- [DATASET CONTENT]:
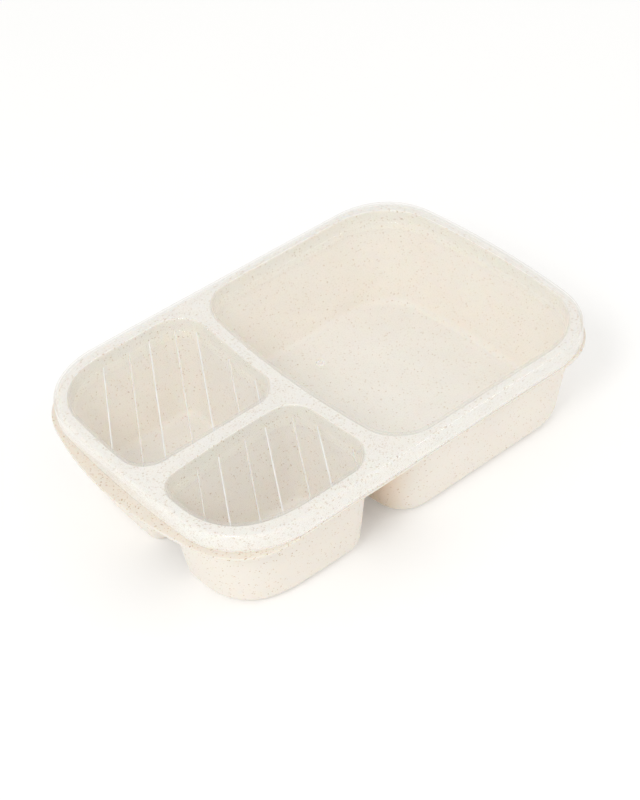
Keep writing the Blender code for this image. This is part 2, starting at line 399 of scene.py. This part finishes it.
def cup_inside(pocket):
    """The space in a cup, with a rounded lip where its wall meets the deck."""
    lip_start = DECK_TOP - CUP_LIP_RADIUS
    section = cup_section(pocket, CUP_SHEET, CUP_FLOOR_RADIUS, CUP_SHEET, lip_start)
    lip_centre = section[-1][0] + CUP_LIP_RADIUS
    section += fillet(lip_centre, lip_start, CUP_LIP_RADIUS, 180, 95)[1:]
    section.append((lip_centre + CUP_LIP_RADIUS, DECK_TOP + CUT_PAST))
    return lofted("cup_inside", pocket_plan(pocket), section)


def rim_block():
    """The deck, the rim's outer wall and the flange as one solid block, hollowed afterwards."""
    edge = FLANGE_EDGE_RADIUS
    flange = fillet(-edge, FLANGE_BOTTOM + edge, edge, -90, 0)
    flange += fillet(-edge, FLANGE_TOP - edge, edge, 0, 90)
    rim = [(-RIM_INSET, FLANGE_TOP)]
    edge_centre = -RIM_INSET - RIM_EDGE_RADIUS
    rim += fillet(edge_centre, DECK_TOP - RIM_EDGE_RADIUS, RIM_EDGE_RADIUS, 0, 90)
    shell = Shell()
    bottom, flange_last = shell.skin(flange_plan(), flange)
    rim_first, top = shell.skin(lid_plan(), rim)
    shell.strip(flange_last, rim_first)
    shell.bm.faces.new(bottom)
    shell.bm.faces.new(top)
    return shell.made("tray_body")


def under_deck_space():
    inset = -RIM_INSET - RIM_SHEET
    section = ((inset, FLANGE_BOTTOM - CUT_PAST), (inset, DECK_TOP - DECK_SHEET))
    return lofted("under_deck_space", lid_plan(), section)


# The tray's material slots, in the order in which make_tray adds them
CUP_SLOT = 0
FLANGE_SLOT = 1
DECK_SLOT = 2
NECK_SLOT = 3
OUTSIDE_SLOT = 4


def looks_into_a_cup(face):
    """Whether an upright face is turned towards the middle of one of the cups."""
    for pocket in POCKETS:
        middle = sum((Vector(corner) for corner in pocket.corners), Vector((0, 0))) / 4
        if face.normal.xy.dot(middle - face.center.xy / MM) > 0:
            return True
    return False


def tray_slot(face):
    """The material slot of one of the tray's faces, from its level and the way that it looks.

    The cups taper, so their outsides look a little downward and their insides a little upward.
    """
    level = face.center.z / MM
    if level < FLANGE_BOTTOM - SLACK:
        return OUTSIDE_SLOT if face.normal.z < 0 else CUP_SLOT
    if level <= FLANGE_TOP + SLACK:
        return FLANGE_SLOT
    if abs(face.normal.z) < STEEP and looks_into_a_cup(face):
        return NECK_SLOT
    return DECK_SLOT


def make_tray():
    tray = rim_block()
    combine(tray, under_deck_space(), "DIFFERENCE")
    for pocket in POCKETS:
        combine(tray, cup_outside(pocket), "UNION")
    for pocket in POCKETS:
        combine(tray, cup_inside(pocket), "DIFFERENCE")
    tray.data.materials.clear()
    parts = (cup_material, flange_material, deck_material, lit_neck_material, shaded_outside_material)
    for material in parts:
        tray.data.materials.append(material())
    for face in tray.data.polygons:
        face.material_index = tray_slot(face)
    smooth(tray)
    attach(tray, "tray")
    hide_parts("tray")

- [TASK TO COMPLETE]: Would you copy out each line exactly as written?

- [THE ANSWER]:
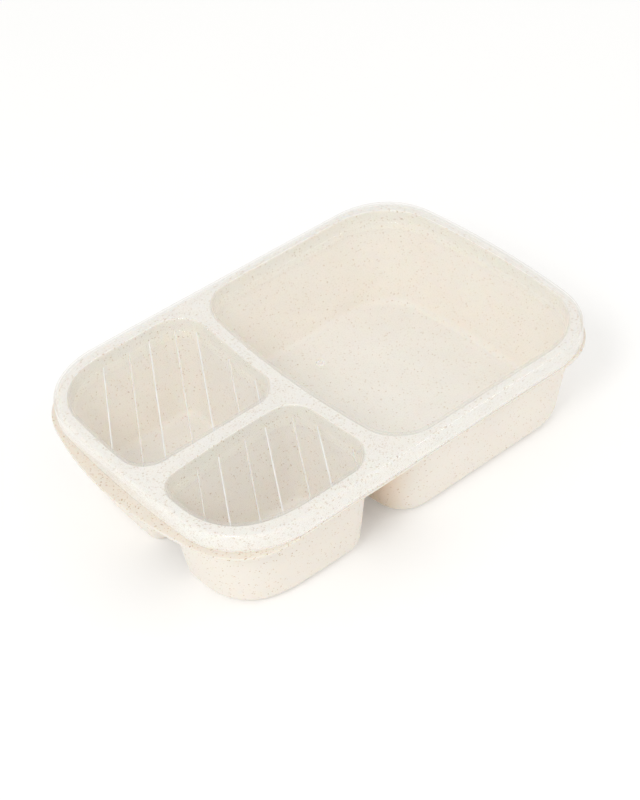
Keep writing the Blender code for this image. This is part 2, starting at line 399 of scene.py. This part finishes it.
def cup_inside(pocket):
    """The space in a cup, with a rounded lip where its wall meets the deck."""
    lip_start = DECK_TOP - CUP_LIP_RADIUS
    section = cup_section(pocket, CUP_SHEET, CUP_FLOOR_RADIUS, CUP_SHEET, lip_start)
    lip_centre = section[-1][0] + CUP_LIP_RADIUS
    section += fillet(lip_centre, lip_start, CUP_LIP_RADIUS, 180, 95)[1:]
    section.append((lip_centre + CUP_LIP_RADIUS, DECK_TOP + CUT_PAST))
    return lofted("cup_inside", pocket_plan(pocket), section)


def rim_block():
    """The deck, the rim's outer wall and the flange as one solid block, hollowed afterwards."""
    edge = FLANGE_EDGE_RADIUS
    flange = fillet(-edge, FLANGE_BOTTOM + edge, edge, -90, 0)
    flange += fillet(-edge, FLANGE_TOP - edge, edge, 0, 90)
    rim = [(-RIM_INSET, FLANGE_TOP)]
    edge_centre = -RIM_INSET - RIM_EDGE_RADIUS
    rim += fillet(edge_centre, DECK_TOP - RIM_EDGE_RADIUS, RIM_EDGE_RADIUS, 0, 90)
    shell = Shell()
    bottom, flange_last = shell.skin(flange_plan(), flange)
    rim_first, top = shell.skin(lid_plan(), rim)
    shell.strip(flange_last, rim_first)
    shell.bm.faces.new(bottom)
    shell.bm.faces.new(top)
    return shell.made("tray_body")


def under_deck_space():
    inset = -RIM_INSET - RIM_SHEET
    section = ((inset, FLANGE_BOTTOM - CUT_PAST), (inset, DECK_TOP - DECK_SHEET))
    return lofted("under_deck_space", lid_plan(), section)


# The tray's material slots, in the order in which make_tray adds them
CUP_SLOT = 0
FLANGE_SLOT = 1
DECK_SLOT = 2
NECK_SLOT = 3
OUTSIDE_SLOT = 4


def looks_into_a_cup(face):
    """Whether an upright face is turned towards the middle of one of the cups."""
    for pocket in POCKETS:
        middle = sum((Vector(corner) for corner in pocket.corners), Vector((0, 0))) / 4
        if face.normal.xy.dot(middle - face.center.xy / MM) > 0:
            return True
    return False


def tray_slot(face):
    """The material slot of one of the tray's faces, from its level and the way that it looks.

    The cups taper, so their outsides look a little downward and their insides a little upward.
    """
    level = face.center.z / MM
    if level < FLANGE_BOTTOM - SLACK:
        return OUTSIDE_SLOT if face.normal.z < 0 else CUP_SLOT
    if level <= FLANGE_TOP + SLACK:
        return FLANGE_SLOT
    if abs(face.normal.z) < STEEP and looks_into_a_cup(face):
        return NECK_SLOT
    return DECK_SLOT


def make_tray():
    tray = rim_block()
    combine(tray, under_deck_space(), "DIFFERENCE")
    for pocket in POCKETS:
        combine(tray, cup_outside(pocket), "UNION")
    for pocket in POCKETS:
        combine(tray, cup_inside(pocket), "DIFFERENCE")
    tray.data.materials.clear()
    parts = (cup_material, flange_material, deck_material, lit_neck_material, shaded_outside_material)
    for material in parts:
        tray.data.materials.append(material())
    for face in tray.data.polygons:
        face.material_index = tray_slot(face)
    smooth(tray)
    attach(tray, "tray")
    hide_parts("tray")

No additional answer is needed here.